====== Data block

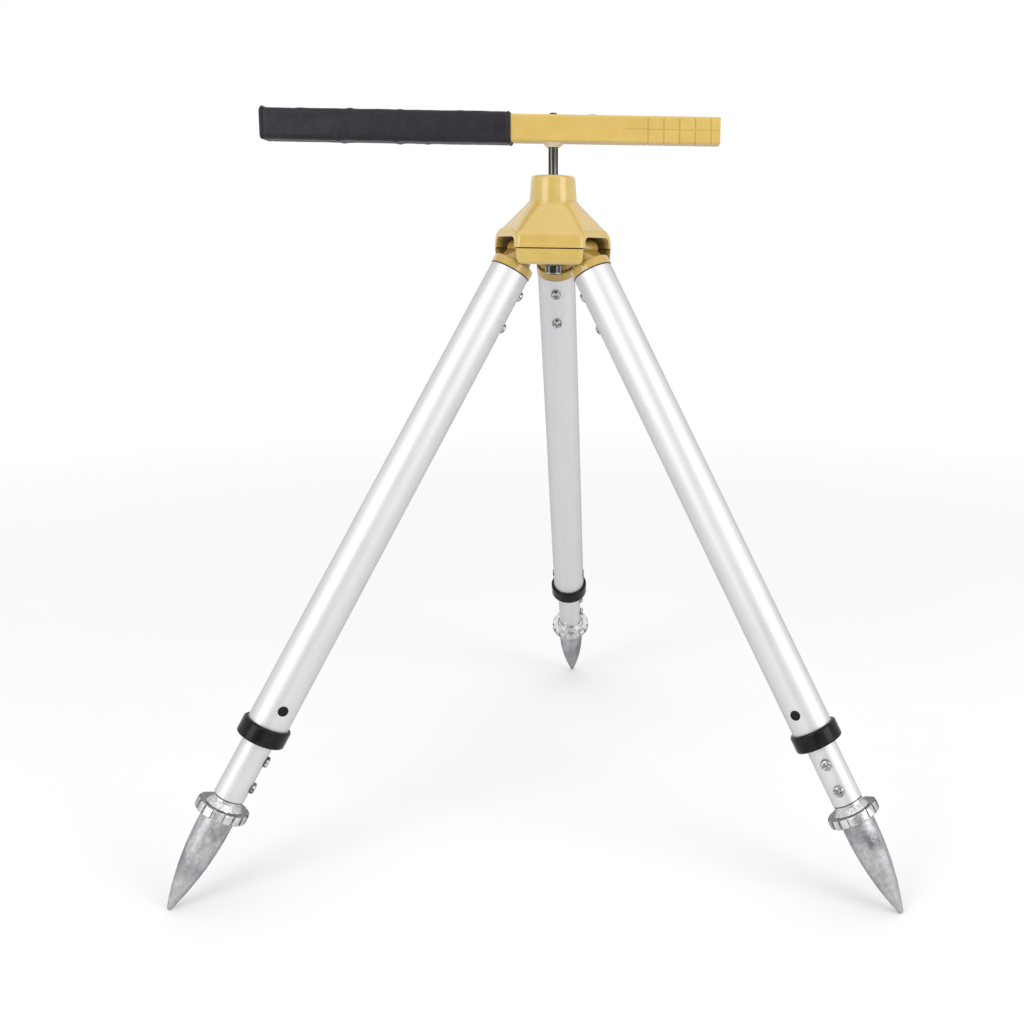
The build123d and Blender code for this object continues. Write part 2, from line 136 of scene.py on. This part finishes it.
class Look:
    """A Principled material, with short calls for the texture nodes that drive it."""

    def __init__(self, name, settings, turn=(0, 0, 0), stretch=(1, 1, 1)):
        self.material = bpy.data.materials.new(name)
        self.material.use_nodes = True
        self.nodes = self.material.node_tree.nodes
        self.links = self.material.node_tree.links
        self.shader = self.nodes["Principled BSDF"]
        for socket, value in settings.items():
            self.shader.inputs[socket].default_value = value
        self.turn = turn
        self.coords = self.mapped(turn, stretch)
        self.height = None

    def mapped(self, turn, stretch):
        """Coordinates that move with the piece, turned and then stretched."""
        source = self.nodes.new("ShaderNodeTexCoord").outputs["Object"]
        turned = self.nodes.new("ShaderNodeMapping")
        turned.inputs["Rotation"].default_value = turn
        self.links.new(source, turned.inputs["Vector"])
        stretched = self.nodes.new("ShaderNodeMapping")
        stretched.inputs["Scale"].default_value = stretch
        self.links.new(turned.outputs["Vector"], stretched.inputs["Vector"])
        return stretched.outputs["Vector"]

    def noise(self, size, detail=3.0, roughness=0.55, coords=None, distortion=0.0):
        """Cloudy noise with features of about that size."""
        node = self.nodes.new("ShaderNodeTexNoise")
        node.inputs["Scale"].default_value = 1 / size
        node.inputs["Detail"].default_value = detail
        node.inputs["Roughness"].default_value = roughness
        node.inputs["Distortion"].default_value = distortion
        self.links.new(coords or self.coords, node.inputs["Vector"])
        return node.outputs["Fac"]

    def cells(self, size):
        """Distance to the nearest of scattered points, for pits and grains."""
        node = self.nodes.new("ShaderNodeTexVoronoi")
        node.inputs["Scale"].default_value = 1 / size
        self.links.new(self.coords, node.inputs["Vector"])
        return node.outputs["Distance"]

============

▶ **Exercise task**
Print only the lines that run from the start of the listing to the line bearing "Principled material, with"; please keep the first line and that last one, exactly as they appear.

▶ **Solution for this exercise**
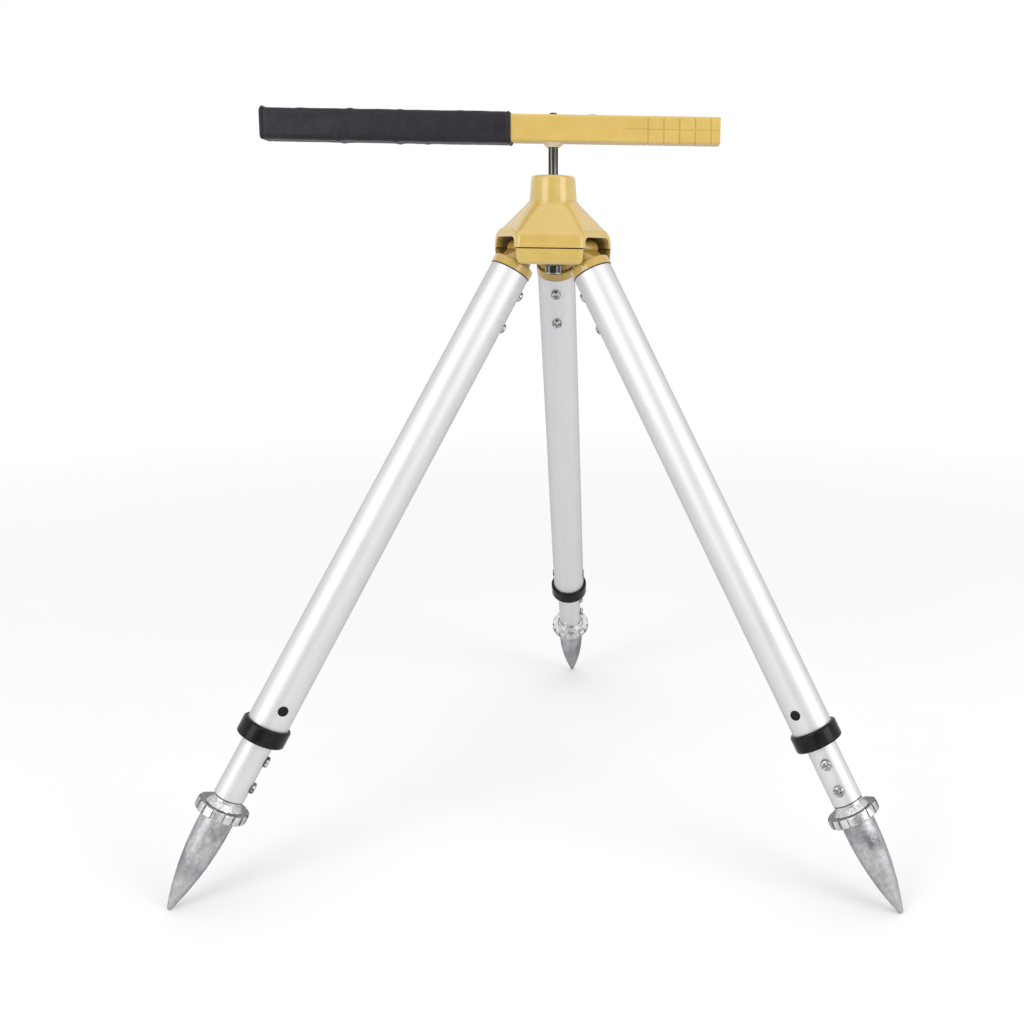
The build123d and Blender code for this object continues. Write part 2, from line 136 of scene.py on. This part finishes it.
class Look:
    """A Principled material, with short calls for the texture nodes that drive it."""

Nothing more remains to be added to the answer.